- **PROMPT**:
Repeat the entire listing exactly.
━━━━━ DATA PROVIDED ━━━━━
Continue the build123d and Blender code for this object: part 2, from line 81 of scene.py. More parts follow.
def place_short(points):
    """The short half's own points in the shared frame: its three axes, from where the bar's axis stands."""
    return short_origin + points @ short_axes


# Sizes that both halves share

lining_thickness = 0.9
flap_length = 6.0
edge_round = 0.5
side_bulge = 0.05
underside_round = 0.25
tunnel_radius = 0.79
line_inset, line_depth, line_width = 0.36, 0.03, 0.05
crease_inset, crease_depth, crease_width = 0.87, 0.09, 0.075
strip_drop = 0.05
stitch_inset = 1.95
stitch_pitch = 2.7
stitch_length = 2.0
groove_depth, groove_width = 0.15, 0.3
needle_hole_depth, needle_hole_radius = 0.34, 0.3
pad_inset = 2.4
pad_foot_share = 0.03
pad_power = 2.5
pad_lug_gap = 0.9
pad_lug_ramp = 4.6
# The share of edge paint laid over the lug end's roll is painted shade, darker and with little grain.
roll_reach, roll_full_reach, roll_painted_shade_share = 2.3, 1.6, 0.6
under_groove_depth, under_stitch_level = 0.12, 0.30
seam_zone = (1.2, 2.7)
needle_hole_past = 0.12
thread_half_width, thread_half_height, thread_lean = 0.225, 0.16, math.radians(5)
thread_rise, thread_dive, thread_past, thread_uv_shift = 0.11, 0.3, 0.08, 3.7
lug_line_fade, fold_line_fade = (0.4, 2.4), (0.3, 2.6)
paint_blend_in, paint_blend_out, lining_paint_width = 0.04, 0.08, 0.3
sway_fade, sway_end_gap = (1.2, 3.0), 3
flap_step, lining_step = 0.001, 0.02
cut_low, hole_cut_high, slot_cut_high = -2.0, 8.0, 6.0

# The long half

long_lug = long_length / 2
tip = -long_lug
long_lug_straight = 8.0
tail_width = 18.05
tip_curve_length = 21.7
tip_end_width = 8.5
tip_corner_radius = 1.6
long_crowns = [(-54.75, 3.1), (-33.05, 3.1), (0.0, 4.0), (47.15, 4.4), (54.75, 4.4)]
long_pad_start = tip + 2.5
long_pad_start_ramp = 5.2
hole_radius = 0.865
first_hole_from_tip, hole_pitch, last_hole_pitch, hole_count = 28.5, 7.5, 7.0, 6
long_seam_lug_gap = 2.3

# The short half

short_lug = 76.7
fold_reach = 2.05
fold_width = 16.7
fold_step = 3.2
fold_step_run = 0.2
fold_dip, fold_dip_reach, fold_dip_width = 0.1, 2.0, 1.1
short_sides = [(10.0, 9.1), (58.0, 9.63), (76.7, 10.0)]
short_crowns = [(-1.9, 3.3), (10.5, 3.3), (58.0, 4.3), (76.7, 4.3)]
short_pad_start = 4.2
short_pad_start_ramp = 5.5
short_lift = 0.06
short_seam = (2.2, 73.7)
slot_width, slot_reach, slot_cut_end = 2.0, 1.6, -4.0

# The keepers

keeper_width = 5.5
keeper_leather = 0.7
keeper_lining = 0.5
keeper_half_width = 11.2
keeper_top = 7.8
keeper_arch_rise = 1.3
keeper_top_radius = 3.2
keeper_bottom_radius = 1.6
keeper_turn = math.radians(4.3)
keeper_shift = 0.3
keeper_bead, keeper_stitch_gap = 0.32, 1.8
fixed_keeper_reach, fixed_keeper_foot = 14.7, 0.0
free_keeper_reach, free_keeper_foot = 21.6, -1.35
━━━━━
- **RESPONSE**:
Continue the build123d and Blender code for this object: part 2, from line 81 of scene.py. More parts follow.
def place_short(points):
    """The short half's own points in the shared frame: its three axes, from where the bar's axis stands."""
    return short_origin + points @ short_axes


# Sizes that both halves share

lining_thickness = 0.9
flap_length = 6.0
edge_round = 0.5
side_bulge = 0.05
underside_round = 0.25
tunnel_radius = 0.79
line_inset, line_depth, line_width = 0.36, 0.03, 0.05
crease_inset, crease_depth, crease_width = 0.87, 0.09, 0.075
strip_drop = 0.05
stitch_inset = 1.95
stitch_pitch = 2.7
stitch_length = 2.0
groove_depth, groove_width = 0.15, 0.3
needle_hole_depth, needle_hole_radius = 0.34, 0.3
pad_inset = 2.4
pad_foot_share = 0.03
pad_power = 2.5
pad_lug_gap = 0.9
pad_lug_ramp = 4.6
# The share of edge paint laid over the lug end's roll is painted shade, darker and with little grain.
roll_reach, roll_full_reach, roll_painted_shade_share = 2.3, 1.6, 0.6
under_groove_depth, under_stitch_level = 0.12, 0.30
seam_zone = (1.2, 2.7)
needle_hole_past = 0.12
thread_half_width, thread_half_height, thread_lean = 0.225, 0.16, math.radians(5)
thread_rise, thread_dive, thread_past, thread_uv_shift = 0.11, 0.3, 0.08, 3.7
lug_line_fade, fold_line_fade = (0.4, 2.4), (0.3, 2.6)
paint_blend_in, paint_blend_out, lining_paint_width = 0.04, 0.08, 0.3
sway_fade, sway_end_gap = (1.2, 3.0), 3
flap_step, lining_step = 0.001, 0.02
cut_low, hole_cut_high, slot_cut_high = -2.0, 8.0, 6.0

# The long half

long_lug = long_length / 2
tip = -long_lug
long_lug_straight = 8.0
tail_width = 18.05
tip_curve_length = 21.7
tip_end_width = 8.5
tip_corner_radius = 1.6
long_crowns = [(-54.75, 3.1), (-33.05, 3.1), (0.0, 4.0), (47.15, 4.4), (54.75, 4.4)]
long_pad_start = tip + 2.5
long_pad_start_ramp = 5.2
hole_radius = 0.865
first_hole_from_tip, hole_pitch, last_hole_pitch, hole_count = 28.5, 7.5, 7.0, 6
long_seam_lug_gap = 2.3

# The short half

short_lug = 76.7
fold_reach = 2.05
fold_width = 16.7
fold_step = 3.2
fold_step_run = 0.2
fold_dip, fold_dip_reach, fold_dip_width = 0.1, 2.0, 1.1
short_sides = [(10.0, 9.1), (58.0, 9.63), (76.7, 10.0)]
short_crowns = [(-1.9, 3.3), (10.5, 3.3), (58.0, 4.3), (76.7, 4.3)]
short_pad_start = 4.2
short_pad_start_ramp = 5.5
short_lift = 0.06
short_seam = (2.2, 73.7)
slot_width, slot_reach, slot_cut_end = 2.0, 1.6, -4.0

# The keepers

keeper_width = 5.5
keeper_leather = 0.7
keeper_lining = 0.5
keeper_half_width = 11.2
keeper_top = 7.8
keeper_arch_rise = 1.3
keeper_top_radius = 3.2
keeper_bottom_radius = 1.6
keeper_turn = math.radians(4.3)
keeper_shift = 0.3
keeper_bead, keeper_stitch_gap = 0.32, 1.8
fixed_keeper_reach, fixed_keeper_foot = 14.7, 0.0
free_keeper_reach, free_keeper_foot = 21.6, -1.35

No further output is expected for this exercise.